Wildlife in Crisis is a 501(c)3 nonprofit organization, meaning that donor contributions are tax deductible.
It also means that if the organization is successful in purchasing the estate, the town would stand to lose the property taxes it collects. According to documents from the tax collector, the total yearly amount the property produces in taxes is $208,202.14.
The property boasts a diversity of ecosystems. Patricia Fowler, a neighbor whose property abuts the estate, spoke about the unique habitats that animals have enjoyed for the last 60 years.

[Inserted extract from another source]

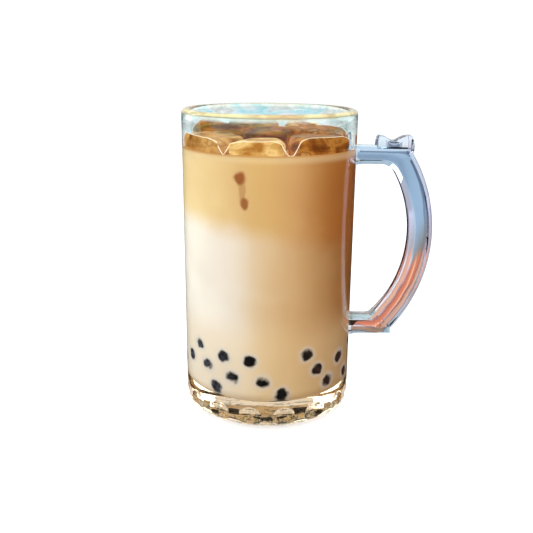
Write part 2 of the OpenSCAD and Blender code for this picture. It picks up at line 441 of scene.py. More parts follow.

"There are open fields, a river that runs through it; you have wetlands, treed areas. There are areas there that were never deforested. This is an area that is basically wild. Fifty-two acres of wild land. ... A wilderness in a suburban area that has pretty much maxed out its space."
Although $15.9 million may seem like a lot of money to raise via a mailer, Fowler, who is a member of the neighborhood group, seemed to think it was within reach, probably with the help of one or several major donors.
"The group of neighbors has talked," she said. "I think (the estate) will take substantially less than (the asking price). They're going to need someone to come forth and be an angel. I think there are many neighbors who would come through and contribute, but like a pyramid, you need a few big ones at the top. There are a lot of people in New Canaan who are concerned with open space," she said.
Such is the hope of Reid and her Wildlife in Crisis group. There doesn't appear to be any indication that the town is willing to contribute financially.
"It will be a really nice end to the story if we can see it preserved for future generations of people and animals alike," Reid said. "It's really a magical property."